Id. (citing Gluck, 960 F.2d at 1181; 42 Pa. Cons. Stat. Ann. § 5525(a)(8)).
Furthermore, the parties to an employee benefit plan may "contract for a shorter
limitation period, so long as the contractual period is not manifestly unreasonable."
Id.; see, e.g., Heimeshoff v. Hartford Life & Accident Ins. Co., 571 U.S. 99, 105–06
(2013) (noting that a one-year statute of limitation is reasonable).
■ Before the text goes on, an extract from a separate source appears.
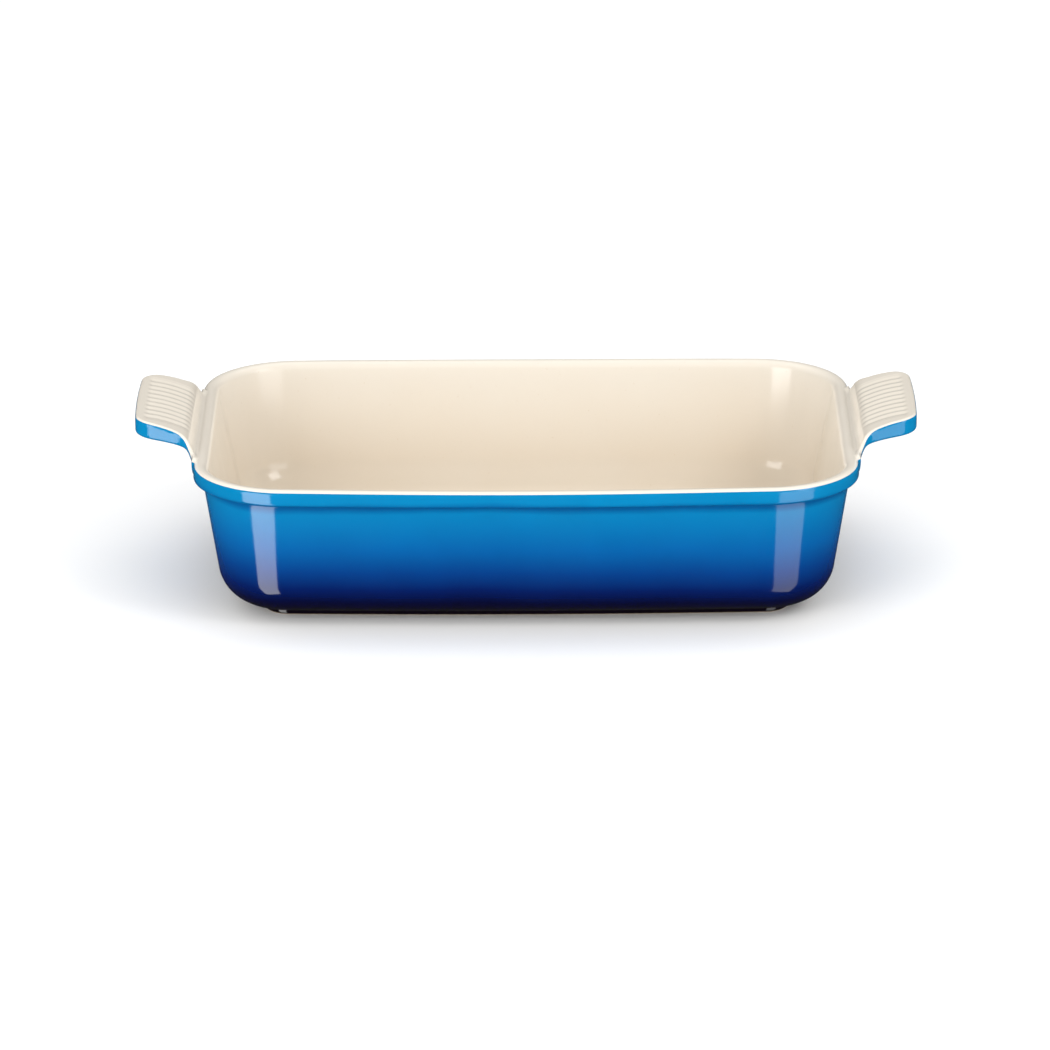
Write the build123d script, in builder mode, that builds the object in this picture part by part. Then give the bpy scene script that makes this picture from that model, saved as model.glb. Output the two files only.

Here, reviewing Moyer's claim under either the Plan Document's two-year
statute of limitations or a breach of contract claim four-year statute of limitations,
Moyer's claim is time barred. The Pension Trust issued its final appeal decision on
December 16, 2014, thus, Moyer's time to file a civil action expired on December
16, 2016, or December 16, 2018, respectively. Moyer did not file his complaint in
the Court of Common Pleas of Pike County, Pennsylvania, until June 25, 2019.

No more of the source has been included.